Please quote exactly the opening lines of the data, from the first line to the one where "wasm.setup();" appears.

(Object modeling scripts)
______

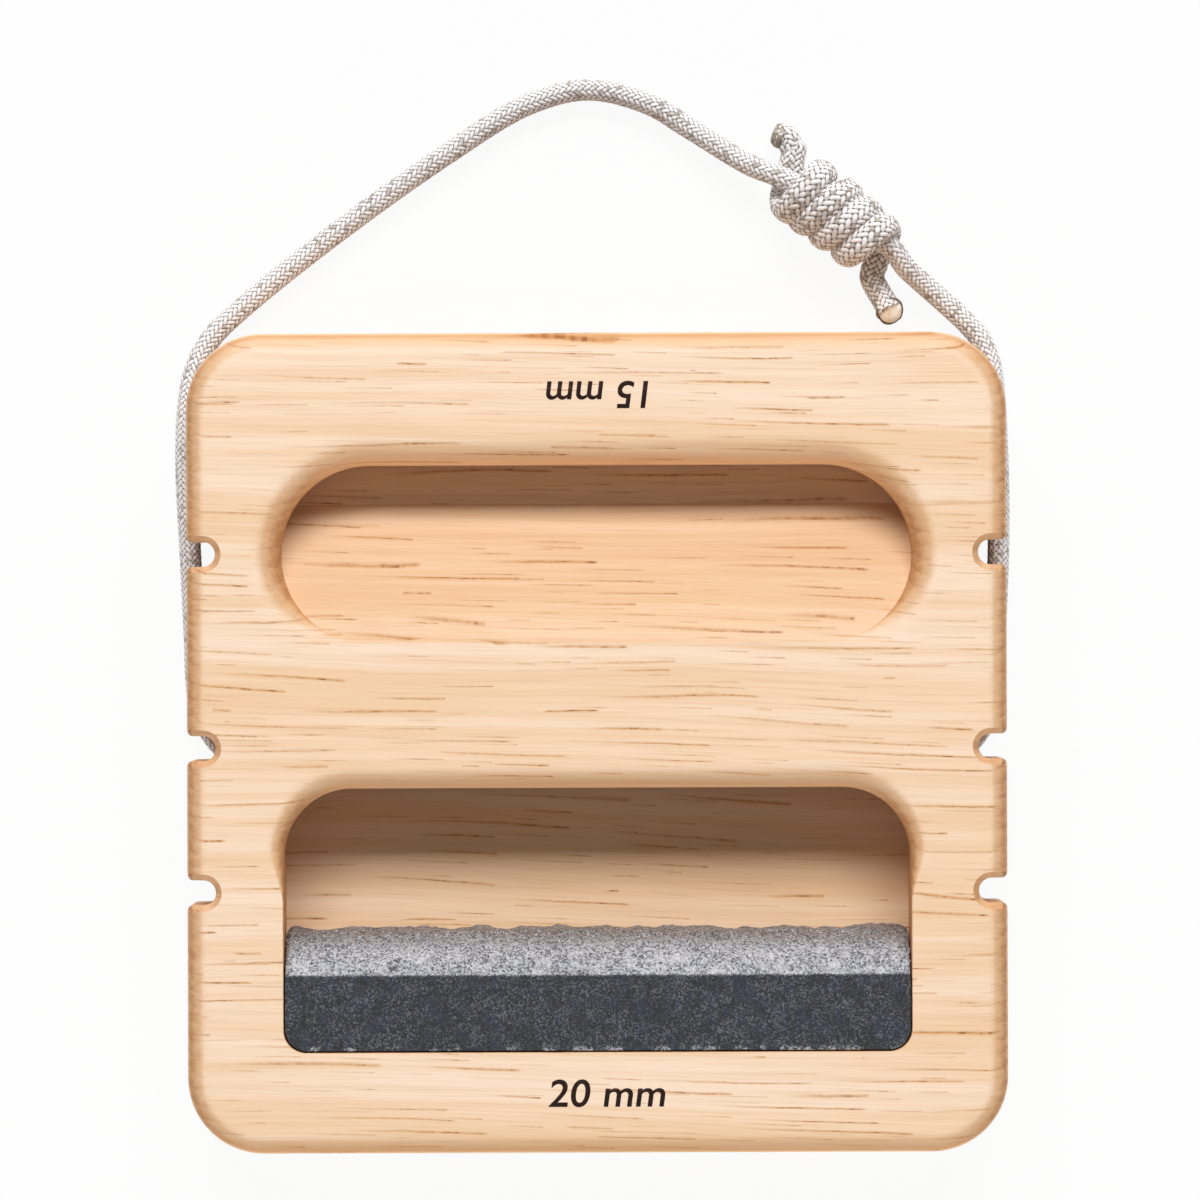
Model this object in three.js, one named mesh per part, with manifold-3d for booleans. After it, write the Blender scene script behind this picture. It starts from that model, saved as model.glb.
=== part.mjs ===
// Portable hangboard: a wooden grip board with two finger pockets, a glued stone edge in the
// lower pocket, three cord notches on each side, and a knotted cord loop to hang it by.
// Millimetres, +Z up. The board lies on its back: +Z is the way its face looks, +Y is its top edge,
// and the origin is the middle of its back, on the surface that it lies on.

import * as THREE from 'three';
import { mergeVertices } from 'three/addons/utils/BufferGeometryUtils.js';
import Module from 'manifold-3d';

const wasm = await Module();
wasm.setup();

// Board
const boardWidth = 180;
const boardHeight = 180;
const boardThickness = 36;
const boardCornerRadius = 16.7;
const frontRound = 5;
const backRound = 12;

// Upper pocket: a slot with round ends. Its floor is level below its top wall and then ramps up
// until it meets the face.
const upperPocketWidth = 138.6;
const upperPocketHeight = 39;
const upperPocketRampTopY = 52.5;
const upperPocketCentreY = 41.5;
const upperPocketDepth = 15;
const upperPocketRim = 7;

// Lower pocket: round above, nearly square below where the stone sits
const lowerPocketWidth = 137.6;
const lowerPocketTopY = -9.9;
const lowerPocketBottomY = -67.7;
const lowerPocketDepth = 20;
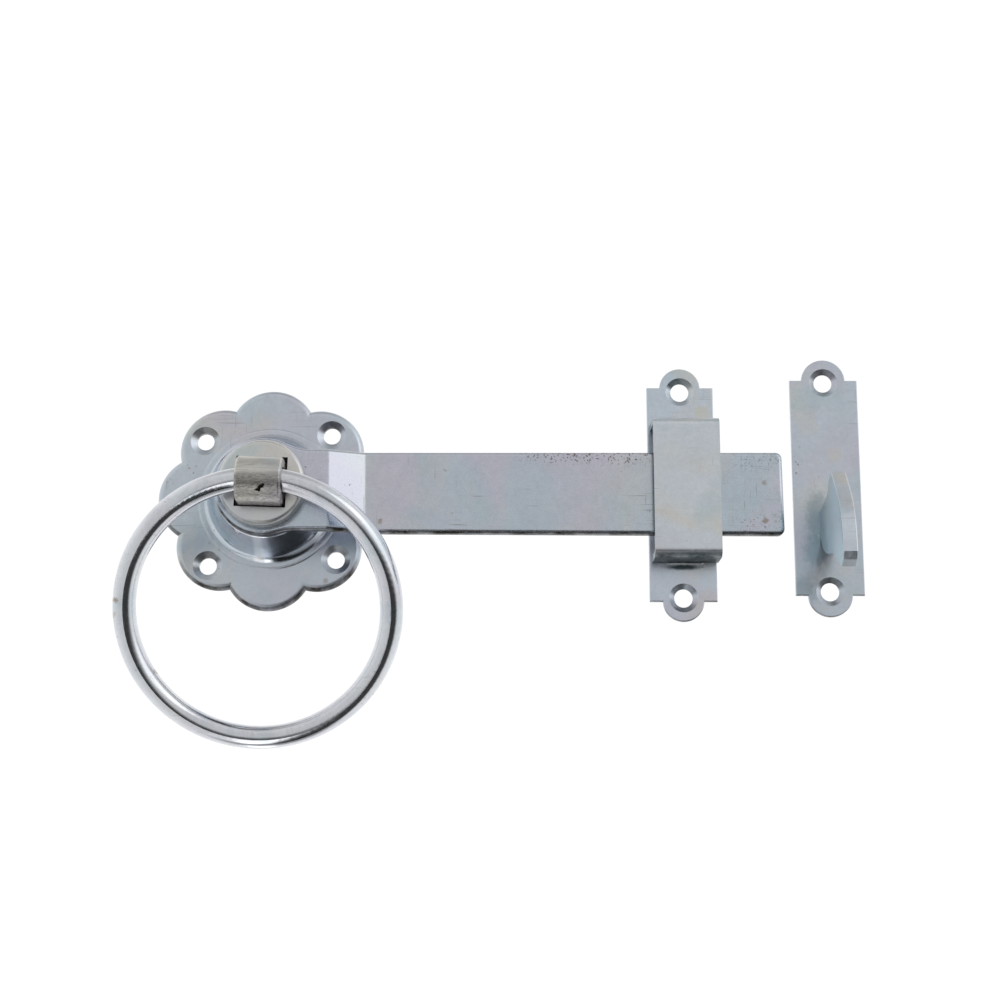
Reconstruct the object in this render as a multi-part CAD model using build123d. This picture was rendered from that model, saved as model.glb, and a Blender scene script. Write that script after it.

______

▶ _Final result_
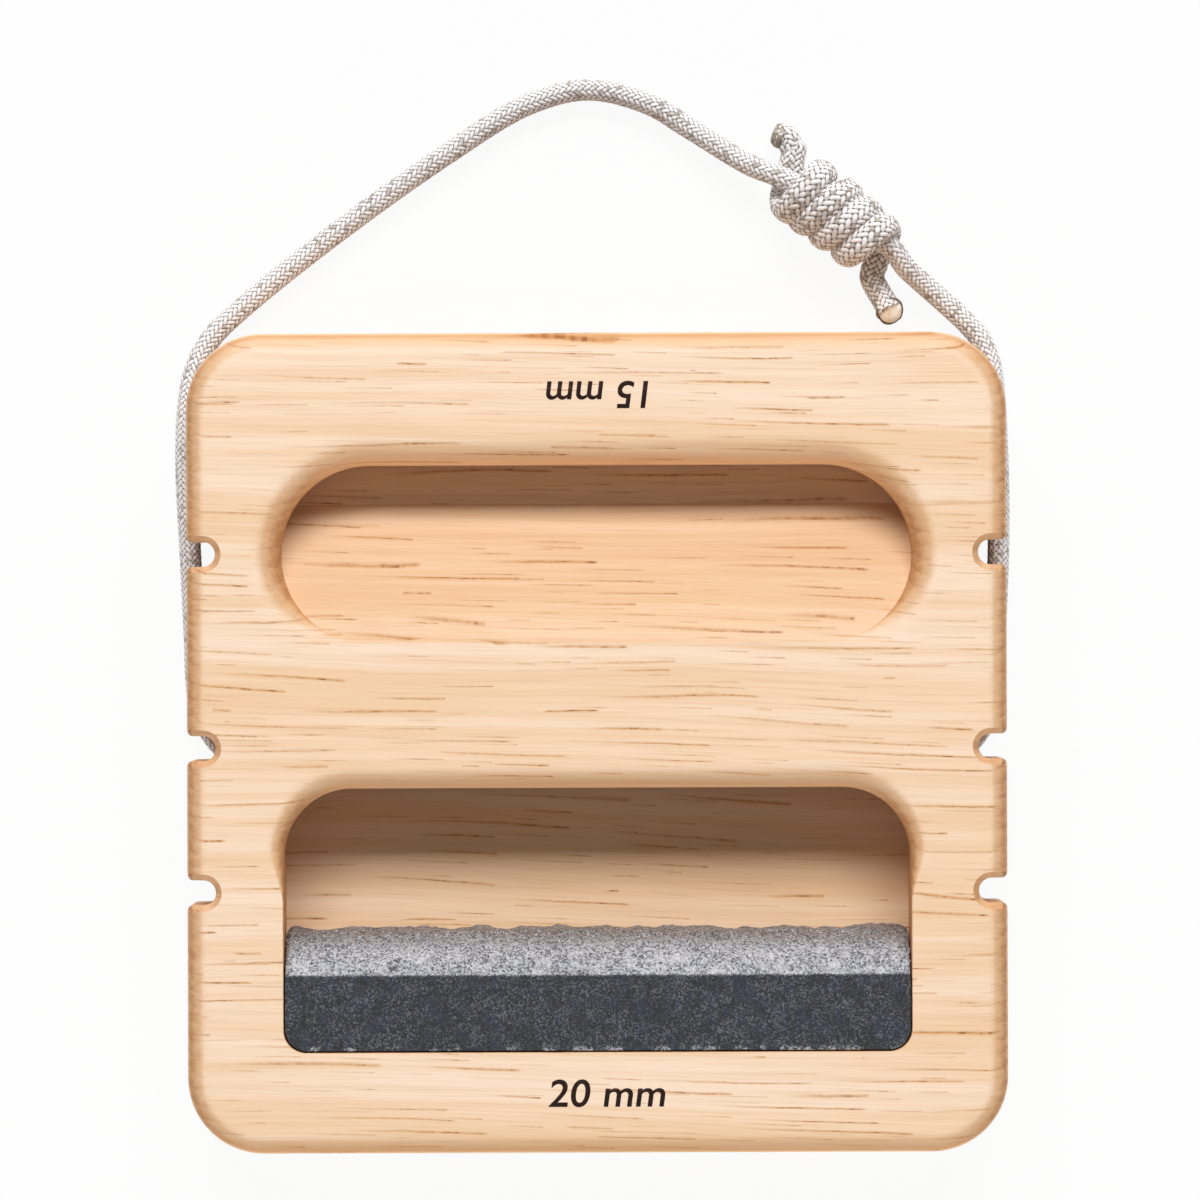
Model this object in three.js, one named mesh per part, with manifold-3d for booleans. After it, write the Blender scene script behind this picture. It starts from that model, saved as model.glb.
=== part.mjs ===
// Portable hangboard: a wooden grip board with two finger pockets, a glued stone edge in the
// lower pocket, three cord notches on each side, and a knotted cord loop to hang it by.
// Millimetres, +Z up. The board lies on its back: +Z is the way its face looks, +Y is its top edge,
// and the origin is the middle of its back, on the surface that it lies on.

import * as THREE from 'three';
import { mergeVertices } from 'three/addons/utils/BufferGeometryUtils.js';
import Module from 'manifold-3d';

const wasm = await Module();
wasm.setup();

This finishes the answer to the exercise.